13 July 2009

Prophecy fulfilled ...

Prior to the recession, Brooklyn’s Williamsburg was "fantasyland for luxury-condo developers."
In 2005, 130 new projects started and since then, over a thousand proposals have been filed with the local community board.
But that same year, a very special lady, so called "urban activist" Jane Jacobs wrote to New York Mayor Bloomberg suggesting he shelve gentrification plans for the Williamsburg waterfront. A year later she died.

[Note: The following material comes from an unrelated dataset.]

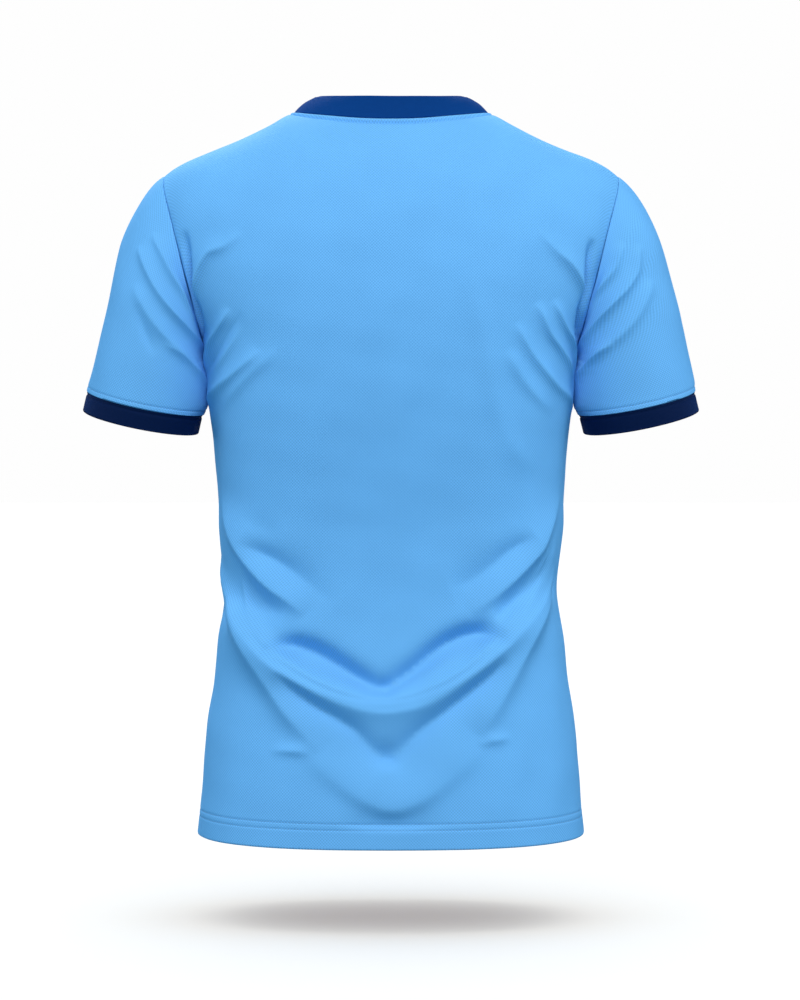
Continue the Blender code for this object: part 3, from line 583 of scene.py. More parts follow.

“Even the presumed beneficiaries of this misuse of governmental powers, the developers and financiers of luxury towers, may not benefit, misused environments are not good long-term economic bets,” Jacobs wrote in her letter to Bloomberg.
Yet four years on, her prophecy is now realized and given the state of things, it’s unlikely that any significant development will happen in Williamsburg anytime soon. New York magazine takes an indepth look at the Williamsburg development catastrophe:
Part of what makes the present situation so dire is that it is still in the early stages of unfolding. There are already about 400 new apartments on the market in Williamsburg, and additional condos are completing construction every month. According to a study released last month, 2,818 new apartments will have hit the market by the end of this year, with another 2,766 projected by the end of 2010. On top of this, Fannie Mae, the country’s most dominant home-mortgage lender, recently implemented a policy requiring that buildings be 70 percent in contract before guaranteeing mortgages, thus delaying the moment when a developer can stop covering the taxes and common charges on a finished project…
The thing is a year ago, those inventory numbers would have been great news. Buildings around here have been selling out so fast that there didn’t seem to be an end in sight. Now, with the new restrictions, the bottom line is that most of the new buildings will have to be turned into rentals. The problem is that, for a lot of these guys, that’s just not an option.
However, one man's crisis could be another man's opportunity. Even though 2005 Jacobs' prophecy is very very powerful, Biblical prophecies are also quite telling and the Holy Book does speak of people who "rebuild the ruined cities and live in them" I wish I can be one of those people.